Elle m’a dit : "Non, je ne t’aime pas actuellement."
J’étais soulagé. J’ai vécu avec une femme qui ne m’aimait pas pendant dix-sept ans et la moindre des choses - à la manière de celui qui peut faire son deuil - c’est d’avouer que je ne t’aime plus et j’en suis désolé. Mais là, je n’ai jamais vu cela. J’ai cherché dans Google. Je n’ai pas trouvé. Personne n’avait jamais dit ça dans l’histoire de l’humanité au père de ses quatre enfants, à son ancien amant, son ancien amour, son ex. Tout simplement parce que ça n’existait pas. Voilà que la mère de mes enfants invente l’amour sinusoïdal, ça va, ça vient. Là, mercredi dernier au téléphone, c’était off. Et je jure que je n’invente rien. Parfois j’invente il faut bien, c’est comme une protubérance, ce qui me passe par la tête. Mais là, la réalité dépasse ce que vous savez. On nous avait tous prévenus. J’en fais les frais.

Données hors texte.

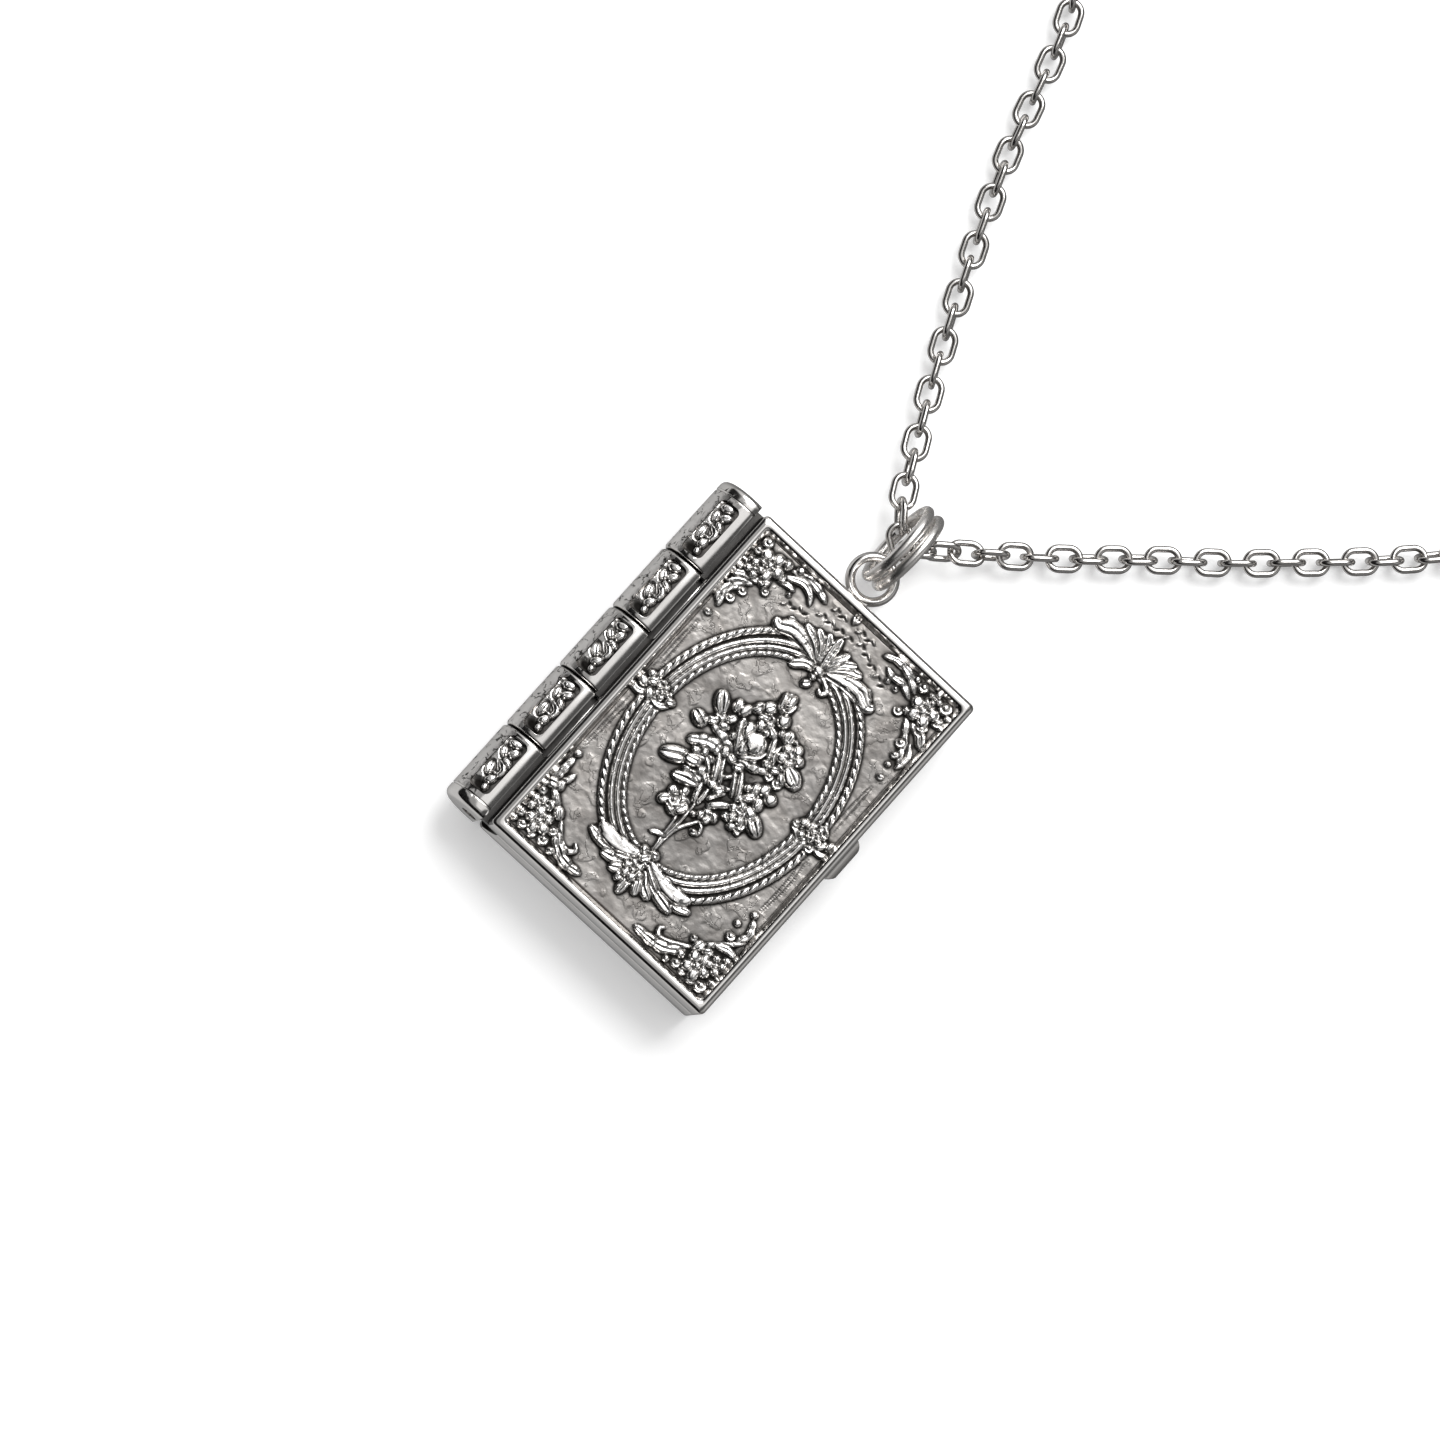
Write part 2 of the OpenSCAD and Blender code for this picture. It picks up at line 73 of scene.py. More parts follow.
INNER_W = COVER_W - 2 * RIM_W
INNER_L = COVER_L - 2 * RIM_W

# Roundings: the seam's edges, a knuckle's ends, the spine's ends, a window's corners, every sharp edge
SEAM_ROUND = 0.16
KNUCKLE_ROUND = 0.26
SPINE_ROUND = 0.5
WINDOW_ROUND = 0.45
SOFT_EDGE = 0.07

# Thumb catch on the free edge: its middle, half length, how far it stands out, its heights and rounding
CATCH_Y = 0.4
CATCH_HALF = 1.8
CATCH_OUT = 0.75
CATCH_LOW = 3.25
CATCH_HIGH = 4.85
CATCH_ROUND = 0.72
CATCH_ROOT = 0.4

# Eyelet at the top edge
EYELET_R = 2.0
EYELET_WIRE = 0.36
EYELET_H = 1.05
EYELET_FOOT = 0.35
EYELET_X = -1.1
EYELET_Y = COVER_L / 2 + EYELET_FOOT + EYELET_R
EYELET_Z = CASE_T - 0.15 - EYELET_H / 2


# Modelling helpers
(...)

Mes amies m’avaient prévenu : tu n’écoutes que ce que tu veux bien entendre. Ou le contraire. Je lui ai fait répéter la phrase.
Actuellement.
Je ne t’aime pas actuellement. Qu’est-ce que ça peut bien vouloir dire ? Est-ce encore une promesse pour me garder en orbite pas trop loin, pour le jour où elle s’ennuiera définitivement du clown pas drôle qui la fascine malgré l’ennui ?
Je préfère ne pas savoir.
J’ai pris mes sentiments, je les ai mis dans un sac en plastique, et je les ai jetés dans une poubelle. J’ai pris ma raison et mon clavier, j’ai essayé de lui écrire une dernière lettre. J’ai fait simple. J’ai fait de mon mieux, comme Romain Gary m’avait dit de le faire. Je lui ai dit non merci plus jamais. A peu de choses près, c’est ce que j’ai dit. J’ai abandonné tout espoir car il ne s’agissait pas d’espoir.
Maintenant je sais qu’il faut s’habituer à des Noëls sans maman, à des nuits sans sommeil, à des semaines sans enfants, à mes cinquante ans qui viennent, au temps perdu comme dans la chanson de Trust, il faut assumer ses mauvais choix et ses erreurs, il faut aller de l’avant, tout ce que je suis incapable de faire. Mais je vais essayer.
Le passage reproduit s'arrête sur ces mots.